[What is needed]
Extract exactly those lines that lie between the start of the material and the line with "width=(0.02, 0.13), height=0.25, leafStart=317.05, leafStep=360", including both boundary lines and no others.
# START OF Material
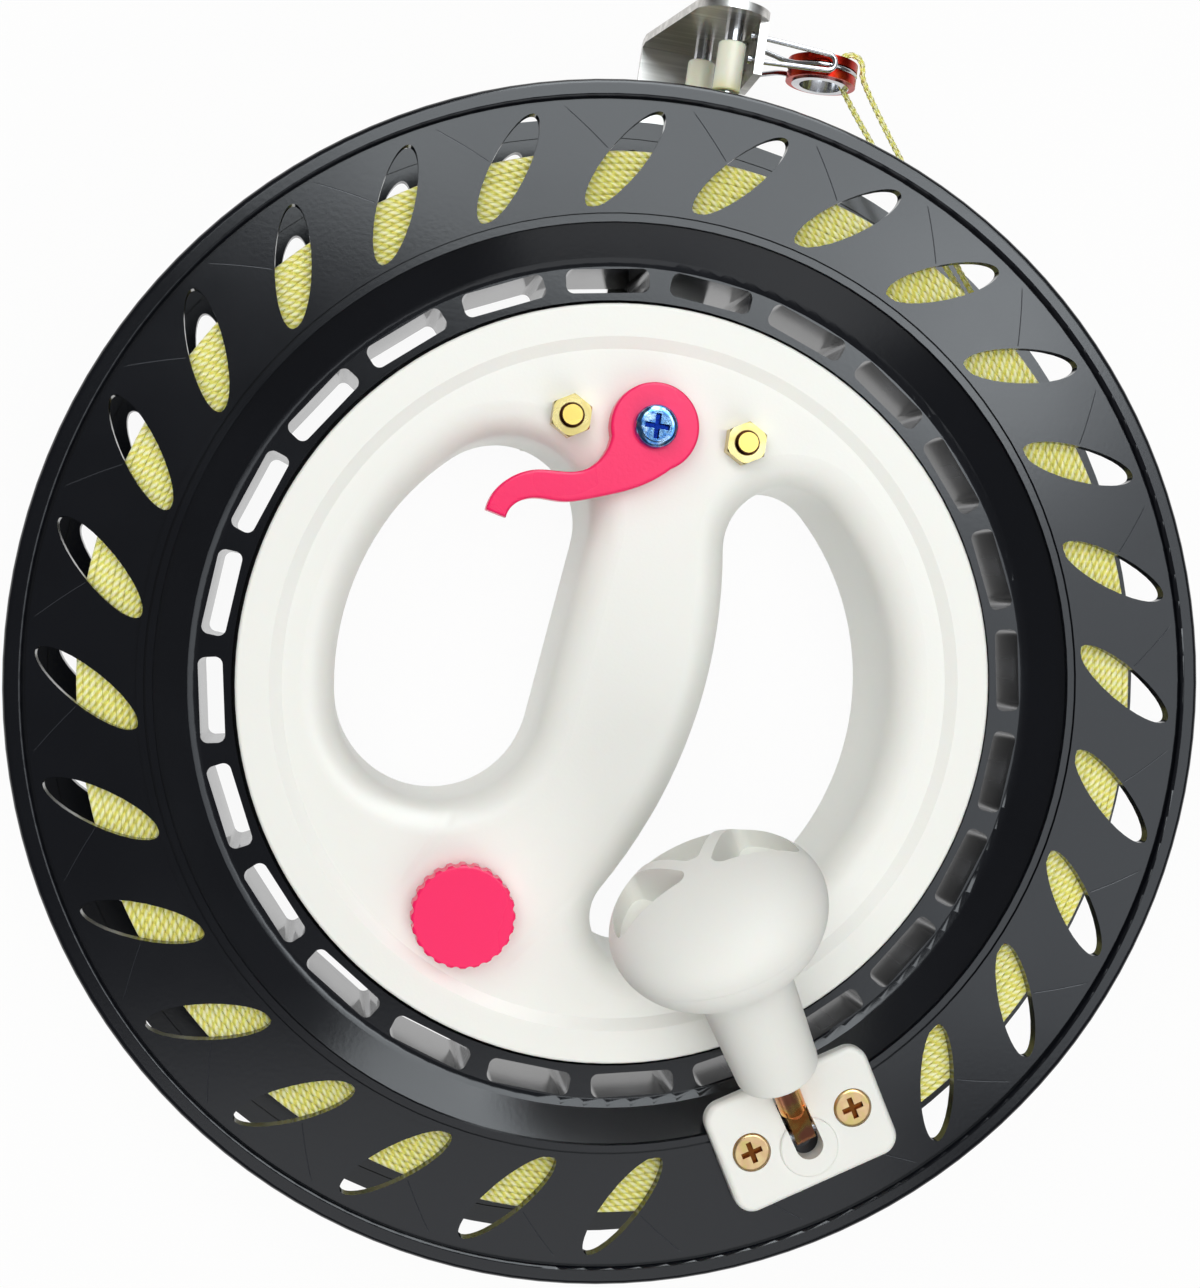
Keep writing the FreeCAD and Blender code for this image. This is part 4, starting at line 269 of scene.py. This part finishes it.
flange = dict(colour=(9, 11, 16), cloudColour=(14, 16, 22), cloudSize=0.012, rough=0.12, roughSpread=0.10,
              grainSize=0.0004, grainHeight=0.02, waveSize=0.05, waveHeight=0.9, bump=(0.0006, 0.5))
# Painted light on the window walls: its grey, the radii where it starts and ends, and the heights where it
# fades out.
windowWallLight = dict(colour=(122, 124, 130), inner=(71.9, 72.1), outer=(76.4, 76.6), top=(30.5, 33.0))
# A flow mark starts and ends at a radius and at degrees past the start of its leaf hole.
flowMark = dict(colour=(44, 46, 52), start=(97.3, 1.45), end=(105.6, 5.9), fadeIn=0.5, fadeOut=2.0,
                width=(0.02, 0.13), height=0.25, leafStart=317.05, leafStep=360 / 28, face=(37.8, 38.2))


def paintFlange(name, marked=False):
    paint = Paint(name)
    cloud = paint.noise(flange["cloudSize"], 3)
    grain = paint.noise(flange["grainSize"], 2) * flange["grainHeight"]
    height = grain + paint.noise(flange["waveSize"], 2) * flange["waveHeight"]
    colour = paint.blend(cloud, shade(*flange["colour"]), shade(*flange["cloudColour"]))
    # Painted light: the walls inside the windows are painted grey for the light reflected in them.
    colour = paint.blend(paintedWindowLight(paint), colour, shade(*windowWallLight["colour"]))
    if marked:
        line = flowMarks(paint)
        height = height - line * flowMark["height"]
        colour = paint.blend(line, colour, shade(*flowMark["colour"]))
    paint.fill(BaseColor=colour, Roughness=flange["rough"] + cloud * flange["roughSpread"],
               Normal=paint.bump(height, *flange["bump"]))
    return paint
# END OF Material
[Solution to the problem]
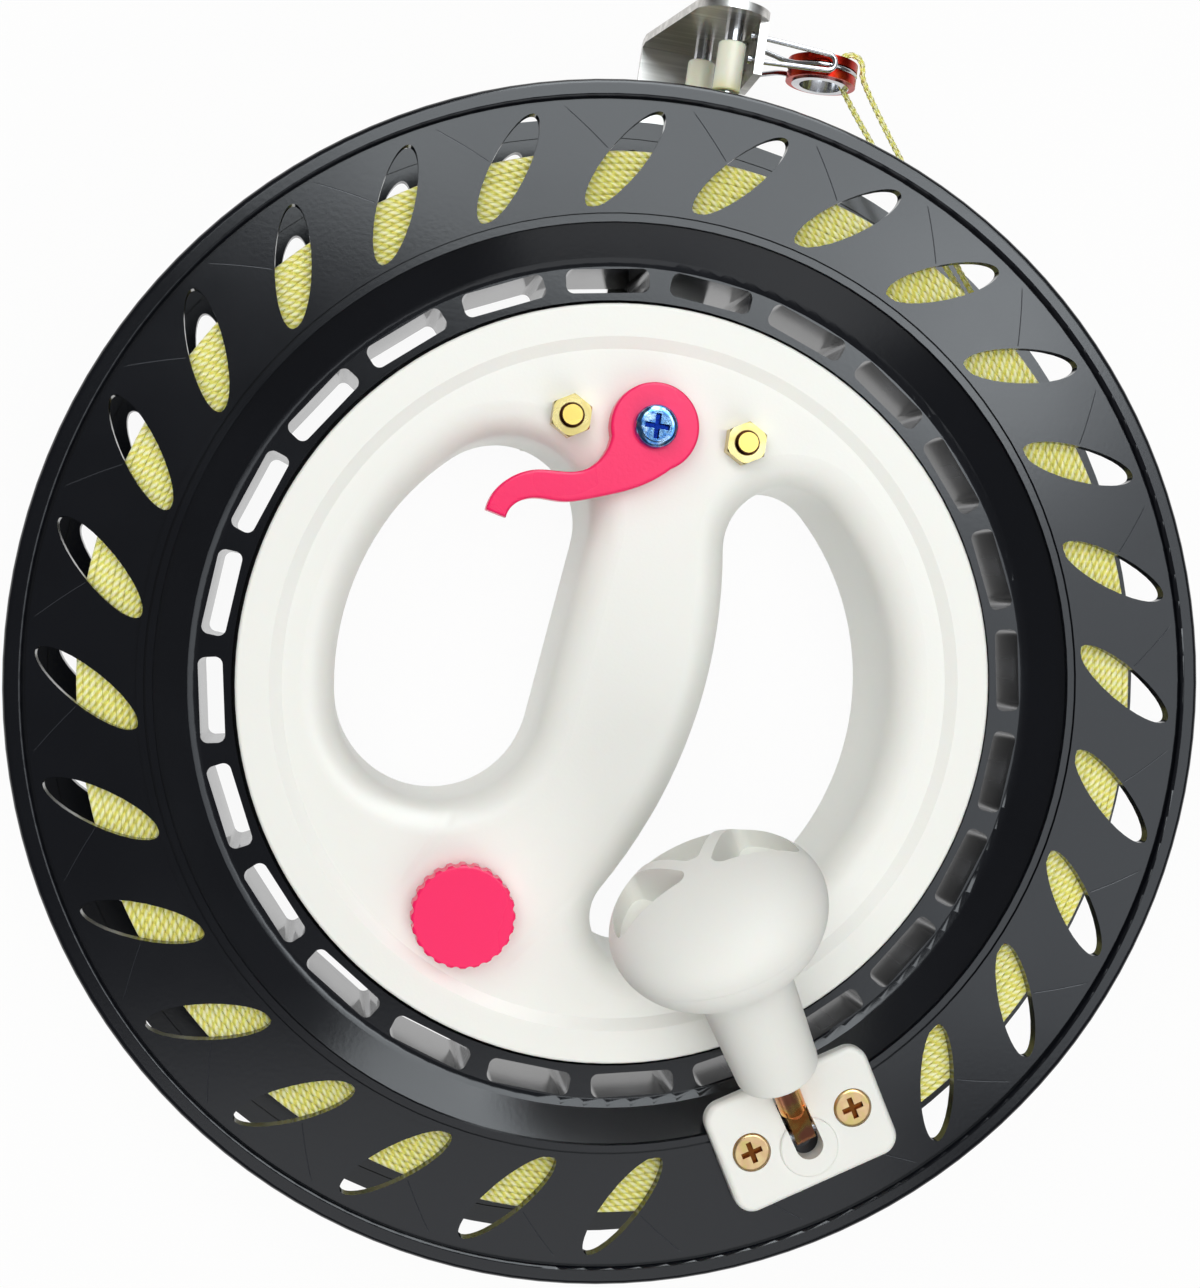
Keep writing the FreeCAD and Blender code for this image. This is part 4, starting at line 269 of scene.py. This part finishes it.
flange = dict(colour=(9, 11, 16), cloudColour=(14, 16, 22), cloudSize=0.012, rough=0.12, roughSpread=0.10,
              grainSize=0.0004, grainHeight=0.02, waveSize=0.05, waveHeight=0.9, bump=(0.0006, 0.5))
# Painted light on the window walls: its grey, the radii where it starts and ends, and the heights where it
# fades out.
windowWallLight = dict(colour=(122, 124, 130), inner=(71.9, 72.1), outer=(76.4, 76.6), top=(30.5, 33.0))
# A flow mark starts and ends at a radius and at degrees past the start of its leaf hole.
flowMark = dict(colour=(44, 46, 52), start=(97.3, 1.45), end=(105.6, 5.9), fadeIn=0.5, fadeOut=2.0,
                width=(0.02, 0.13), height=0.25, leafStart=317.05, leafStep=360 / 28, face=(37.8, 38.2))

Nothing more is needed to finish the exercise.